Visualize these dependencies and check for circular or unnatural dependencies.

Step 2: Discuss Boundaries with Domain Experts

Consider not only technical dependencies but also business boundaries:

• "Who is responsible for this concept?"
• "Are these two teams using the same terms with the same meanings?"
• "Can this service be changed independently by another team?"

Step 3: Determine Relationship Patterns

Select the relationship for each context from the patterns described above based on the following criteria:

Step 4: Reflect in Code

Reflect the relationship patterns determined in the Context Map in your directory structure and implementation.

myapp/
├── internal/
│   ├── order/           # Order Context
│   │   ├── domain/
│   │   ├── usecase/
│   │   └── infra/
│   │       └── acl/     # ACL for Payment Service
│   │           ├── payment_adapter.go
│   │           └── payment_translator.go
│   ├── inventory/       # Inventory Context (Supplier to Order)
│   ├── catalog/         # Catalog Context
│   ├── shipping/        # Shipping Context
│   └── notification/    # Notification Context (Conformist to Shipping)
├── shared/              # Shared Kernel
│   ├── money.go
│   └── product_id.go
└── docs/
    └── context-map.md   # Context Map documentation

Step 5: Maintain the Map

Creating a Context Map is not a one-time task. Review it on the following occasions:

• When adding a new context (service).
• When team structures change.
• When starting a new integration with an external service.
• When issues arise with dependencies between contexts.

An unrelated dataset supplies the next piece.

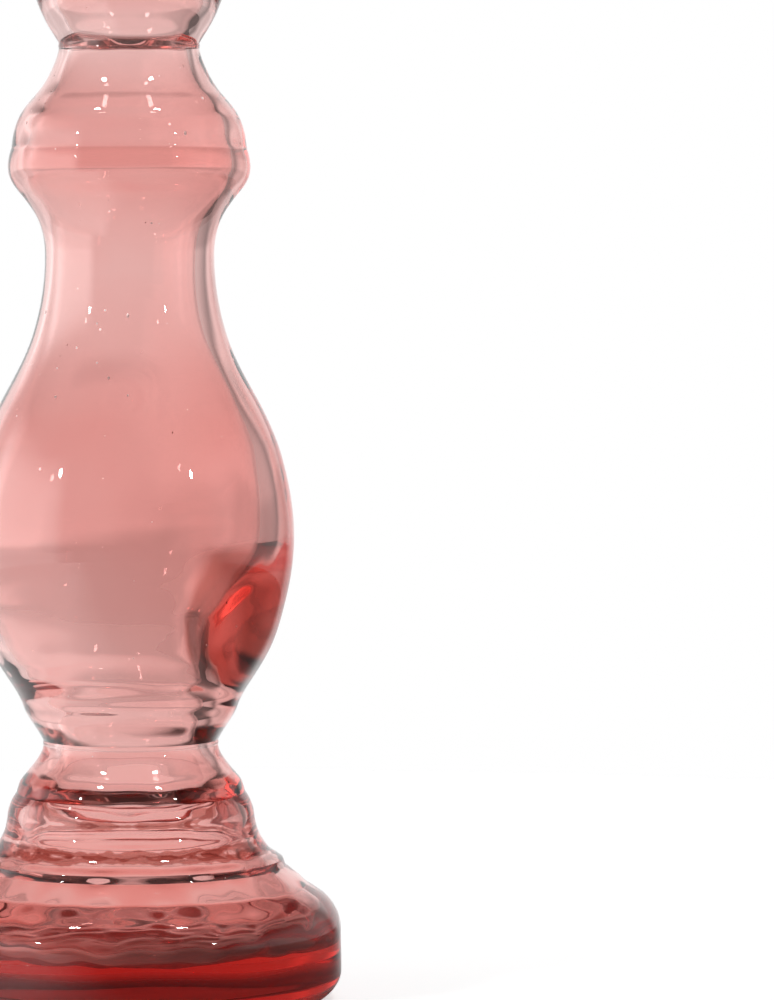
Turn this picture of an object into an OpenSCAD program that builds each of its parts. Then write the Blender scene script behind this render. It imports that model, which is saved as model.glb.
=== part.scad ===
// Hollow baluster candlestick in tinted glass, for one dinner candle.
// Five glass pieces stand on each other and are fused at two pinched waists:
// foot, lower ring, stem, upper ring, candle cup. All of them are turned shapes about Z,
// and one open hollow runs through them from the mouth down to the floor inside the foot.

/* [Foot] */
// Widest diameter of the foot
foot_d = 95; // [94:0.5:100]
// Height of the foot, up to the lower waist
foot_h = 57.6; // [57:0.1:60]
// Radius of the lower corner of the foot
foot_corner = 6.3; // [5:0.1:7]
// Radius of the ring that the foot stands on, at its inner edge
stand_r = 36; // [32:0.5:38]
// Height of the hollow under the foot
punt_h = 3; // [1:0.5:4]
// Thickness of the glass between the underside hollow and the inner floor
floor_t = 10; // [8:0.5:11]

/* [Stem] */
// Height of the stem between its two waists
stem_h = 155.3; // [154:0.1:158]
// Diameter of the belly
belly_d = 73.8; // [72:0.2:78]
// Diameter of the narrow neck above the belly
neck_d = 38; // [36:0.2:40]
// Diameter of the knop above the neck
knop_d = 54.4; // [53:0.2:58]

/* [Waists] */
// Diameter of the lower waist
lower_waist_d = 39.3; // [38:0.1:40]
// Diameter of the upper waist
upper_waist_d = 31.5; // [31:0.1:33]
// Height of each fused ring
ring_h = 1.1; // [0.8:0.1:1.6]

/* [Candle cup] */
// Height of the cup above the upper waist
cup_h = 32.9; // [32:0.1:36]
// Diameter of the cup where it swells
cup_d = 44.6; // [43:0.2:47]
// Diameter of the rim
rim_d = 41; // [40:0.2:44]

/* [Candle] */
// Diameter of the candle that the mouth holds
candle_d = 22; // [21:0.5:22.5]
// Gap all round the candle in the mouth
candle_gap = 0.4; // [0.2:0.05:0.5]
// How far the upper waist closes in under the candle, all round
candle_stop = 0.4; // [0.3:0.1:1]
// Length of the straight mouth
mouth_l = 9; // [6:0.5:10]

/* [Glass] */
// Wall thickness in the belly
belly_wall = 4; // [3.4:0.1:4.4]
// Wall thickness in the neck and below the upper waist
neck_wall = 2.9; // [2.6:0.1:3.4]
// Wall thickness in the upright tier of the foot
tier_wall = 3.6; // [3.2:0.1:4.2]
// Wall thickness in the drum of the foot
drum_wall = 5; // [4.6:0.1:5.6]
// Distance between the points along a curve
outline_step = 2; // [1:0.5:4]

/* [Hidden] */
$fn = 96;

foot_r = foot_d / 2;
lower_waist_r = lower_waist_d / 2;
upper_waist_r = upper_waist_d / 2;
lower_waist_wall = 4.1;
lower_bore_r = lower_waist_r - lower_waist_wall;
stem_bore_r = upper_waist_r - neck_wall;
upper_bore_r = candle_d / 2 - candle_stop;
mouth_r = candle_d / 2 + candle_gap;

// Where each piece starts, from the table up
lower_ring_z = foot_h;
stem_z = lower_ring_z + ring_h;
upper_ring_z = stem_z + stem_h;
cup_z = upper_ring_z + ring_h;

lip_r = 2.2;
lip_inner_r = 1.6;

// A curve is a list of stations [radius, height, heading, wall, heading out]. A heading is the
// direction in which the curve runs there, in degrees: 0 is outwards, 90 is up. The wall is the
// thickness of the glass there, or 0 where the inside doesn't follow the outside. A station that
// has a heading out is a crease: the curve leaves it in that direction. A station leaves out the
// last values that it doesn't need.
function heading(deg) = [cos(deg), sin(deg)];
function leave(s) = len(s) > 4 ? s[4] : s[2];

// Point at t from 0 to 1 on the smooth curve from station a to station b
function on_curve(a, b, t) =
    let (p = [a[0], a[1]], q = [b[0], b[1]], reach = norm(q - p))
    (2 * t ^ 3 - 3 * t ^ 2 + 1) * p + (t ^ 3 - 2 * t ^ 2 + t) * reach * heading(leave(a))
    + (3 * t ^ 2 - 2 * t ^ 3) * q + (t ^ 3 - t ^ 2) * reach * heading(b[2]);

// True where the way from station a to station b is a straight line in both headings
function is_straight(a, b) =
    let (way = atan2(b[1] - a[1], b[0] - a[0]))
    norm(heading(way) - heading(leave(a))) + norm(heading(way) - heading(b[2])) < 0.01;

// How many pieces the curve from a to b is cut into
function cuts(a, b) = is_straight(a, b) ? 1
    : max(3, round(norm([b[0] - a[0], b[1] - a[1]]) / outline_step));

// All the points along a curve, first and last included
function points_of(stations) = concat(
    [for (i = [0:len(stations) - 2])
        let (n = cuts(stations[i], stations[i + 1]))
        for (k = [0:n - 1]) on_curve(stations[i], stations[i + 1], k / n)],
    [[stations[len(stations) - 1][0], stations[len(stations) - 1][1]]]);

// The inside of a wall, from the top down, worked out from the stations of its outside
function lining(outside) =
    [for (i = [len(outside) - 1:-1:0])
        let (s = outside[i], lean = (s[2] + leave(s)) / 2)
        if (s[3] > 0) [s[0] - s[3] * sin(lean), s[1] + s[3] * cos(lean), lean + 180]];

// A turned solid between curves that straight lines join end to end
module turned(curves) {
    rotate_extrude()
        polygon([for (curve = curves) each points_of(curve)]);
}

// A drum with round corners, a slope with a ledge and a low riser half way up, an upright tier with
// another at its shoulder, and a flare up to the waist. The hollow runs down to a domed floor.
module foot() {
    floor_z = punt_h + floor_t;
    tier_r = 27.8;
    under = [
        [0, punt_h, 0],
        [stand_r * 0.6, punt_h * 0.8, -4],
        [stand_r, 0, -14]
    ];
    outside = [
        [foot_r - foot_corner, 0, 0],
        [foot_r, foot_corner, 90],
        [foot_r, 15.9, 90],
        [foot_r - 2.4, 22.0, 130],
        [39.9, 25.9, 147, 0, 137],
        [34.9, 30.1, 145, 0, 100],
        [34.3, 31.8, 102, 0, 138],
        [30.9, 34.3, 128],
        [28.6, 38.3, 109],
        [tier_r, 42.0, 95],
        [26.9, 45.1, 113],
        [25.8, 46.9, 126, 0, 104],
        [25.0, 49.4, 108, 0, 123],
        [21.6, 53.6, 126],
        [lower_waist_r, foot_h, 96]
    ];
    hollow = [
        [lower_bore_r, foot_h, 276],
        [18.0, 50.9, 308],
        [19.7, 48.9, 322],
        [24.0, 45.6, 325, 0, 278],
        [tier_r - tier_wall + 0.4, 36.4, 275],
        [26.6, 33.2, 312],
        [29.6, 30.6, 320],
        [36.2, 25.0, 321],
        [40.8, 21.4, 318],
        [foot_r - drum_wall, floor_z + 5.0, 268],
        [37.0, floor_z, 190],
        [0, floor_z + 1.4, 180]
    ];
    color([0.72, 0.26, 0.22, 0.8])
        turned([under, outside, hollow]);
}

// The thin fused ring that closes a waist, with a faintly rounded outside. Its bore is a cone
// between the hollows below and above it.
module waist_ring(z, waist_r, low_bore_r, high_bore_r) {
    bulge = 0.12;
    fall = atan2(-ring_h, low_bore_r - high_bore_r);
    turned([
        [[waist_r, z, 70], [waist_r + bulge, z + ring_h / 2, 90], [waist_r, z + ring_h, 110]],
        [[high_bore_r, z + ring_h, fall], [low_bore_r, z, fall]]
    ]);
}

module lower_ring() {
    color([0.86, 0.62, 0.59, 0.6])
        waist_ring(lower_ring_z, lower_waist_r, lower_bore_r, lower_bore_r);
}

module upper_ring() {
    color([0.86, 0.62, 0.59, 0.6])
        waist_ring(upper_ring_z, upper_waist_r, stem_bore_r, upper_bore_r);
}

// The baluster: a belly on a soft roll, a long shoulder up to the neck, and a knop with a crease
// above its widest line. The hollow follows it, in thicker glass at the bottom of the belly.
module stem() {
    belly_r = belly_d / 2;
    neck_r = neck_d / 2;
    knop_r = knop_d / 2;
    belly_z = stem_z + 46;
    neck_z = stem_z + 109;
    knop_z = stem_z + 128.8;
    knop_wall = 0.92 * belly_wall;
    outside = [
        [lower_waist_r, stem_z, 62, 0],
        [22.3, stem_z + 4.3, 56, 0],
        [24.1, stem_z + 7.7, 71, 0],
        [27.1, stem_z + 13.3, 56, 1.45 * belly_wall],
        [31.2, stem_z + 20.1, 63, 1.4 * belly_wall],
        [belly_r - 2.0, stem_z + 31.3, 76, 1.2 * belly_wall],
        [belly_r, belly_z, 90, belly_wall],
        [belly_r - 2.5, belly_z + 16.9, 105, 0.95 * belly_wall],
        [28.8, belly_z + 30.4, 118, 0.89 * belly_wall],
        [22.2, belly_z + 43.9, 109, 0.82 * belly_wall],
        [neck_r, neck_z, 90, neck_wall],
        [neck_r + 1.5, neck_z + 7.9, 67, neck_wall],
        [neck_r + 4.3, neck_z + 12.4, 53, 0],
        [knop_r - 0.6, knop_z - 2.9, 64, knop_wall],
        [knop_r, knop_z, 90, knop_wall],
        [knop_r - 0.8, knop_z + 4.1, 110, 0, 97],
        [25.7, knop_z + 8.4, 106, knop_wall],
        [23.6, knop_z + 12.9, 126, 0.9 * knop_wall],
        [19.9, knop_z + 17.4, 127, neck_wall],
        [17.3, knop_z + 21.9, 114, neck_wall],
        [upper_waist_r, upper_ring_z, 97, 0]
    ];
    stem_bore = [[stem_bore_r, upper_ring_z, 278]];
    throat = [
        [17.9, stem_z + 10.6, 253],
        [16.6, stem_z + 8.0, 236],
        [lower_bore_r + 0.2, stem_z + 5.6, 262],
        [lower_bore_r, stem_z, 270]
    ];
    color([0.90, 0.55, 0.52, 0.6])
        turned([outside, concat(stem_bore, lining(outside), throat)]);
}

// The cup swells above the waist, draws in below a rounded rim, and ends in a straight round
// mouth for the candle, whose foot comes to rest in the funnel just above the upper ring.
module candle_cup() {
    cup_r = cup_d / 2;
    rim_r = rim_d / 2;
    top_z = cup_z + cup_h;
    mouth_z = top_z - lip_inner_r - mouth_l;
    swell_z = cup_z + 16.2;
    outside = [
        [upper_waist_r, cup_z, 62],
        [17.8, cup_z + 3.3, 58],
        [20.9, cup_z + 10.0, 71],
        [cup_r, swell_z, 90],
        [cup_r - 2.2, swell_z + 5.6, 125],
        [rim_r - 2.3, top_z - 7.2, 90],
        [rim_r, top_z - lip_r, 90],
        [rim_r - lip_r, top_z, 180]
    ];
    socket = [
        [mouth_r + lip_inner_r, top_z, 180],
        [mouth_r, top_z - lip_inner_r, 270],
        [mouth_r, mouth_z, 270],
        [mouth_r + 5.2, mouth_z - 7.0, 277],
        [mouth_r + 4.9, cup_z + 9.0, 254],
        [mouth_r + 2.1, cup_z + 4.0, 238],
        [upper_bore_r, cup_z, 233]
    ];
    color([0.90, 0.60, 0.57, 0.6])
        turned([outside, socket]);
}

foot();
lower_ring();
stem();
upper_ring();
candle_cup();
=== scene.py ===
"""Looks for the glass candlestick: five glass pieces, each a closed turned mesh with real wall
thickness, wavy faces and seeds, standing on a pale floor in soft studio light."""

import math

import bpy
import numpy as np
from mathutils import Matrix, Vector


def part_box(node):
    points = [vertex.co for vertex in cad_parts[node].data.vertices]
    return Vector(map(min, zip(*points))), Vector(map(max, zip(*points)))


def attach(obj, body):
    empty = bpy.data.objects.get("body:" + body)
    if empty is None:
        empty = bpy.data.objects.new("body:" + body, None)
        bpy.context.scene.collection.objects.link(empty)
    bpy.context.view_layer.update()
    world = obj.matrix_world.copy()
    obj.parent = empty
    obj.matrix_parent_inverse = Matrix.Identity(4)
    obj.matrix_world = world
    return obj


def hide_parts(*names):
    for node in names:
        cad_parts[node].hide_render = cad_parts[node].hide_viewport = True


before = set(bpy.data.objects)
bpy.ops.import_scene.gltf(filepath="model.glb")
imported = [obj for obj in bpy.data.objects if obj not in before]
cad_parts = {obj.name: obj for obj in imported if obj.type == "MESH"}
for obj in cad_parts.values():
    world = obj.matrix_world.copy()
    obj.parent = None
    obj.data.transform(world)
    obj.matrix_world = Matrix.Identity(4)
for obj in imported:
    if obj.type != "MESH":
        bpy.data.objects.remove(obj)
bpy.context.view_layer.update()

MM = 0.001
SEGMENTS = 288     # points round each turned ring
RING_STEP = 0.6    # millimetres along an outline between two rings
OVERLAP = 0.012                           # millimetres by which fused pieces reach into each other
SHARP = math.radians(30)                  # edges that turn by more than this aren't smoothed


# ---------------------------------------------------------------- sizes from the frame, in mm

def low(node):
    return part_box(node)[0].z / MM


def high(node):
    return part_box(node)[1].z / MM


def widest(node):
    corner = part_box(node)[1]
    return max(corner.x, corner.y) / MM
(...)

It is recommended to manage the map as documentation within the repository and update it alongside your ADR (Architecture Decision Record).

Summary

Writing "good code" with tactical DDD and drawing "correct boundaries" with strategic DDD are like two wheels of a car. By drawing a Context Map, it becomes clear where an ACL is needed, which models should be shared, and which team should be the supplier. I recommend drawing a map before writing code.

References

Terminology Notes

Context: Throughout this article, the term "context" refers to the range of premises and scope where a concept holds a specific meaning. DDD explicitly defines these boundaries as "Bounded Contexts" to serve as units of design. For details, refer to the "Problems That Tactical DDD Cannot Solve" section.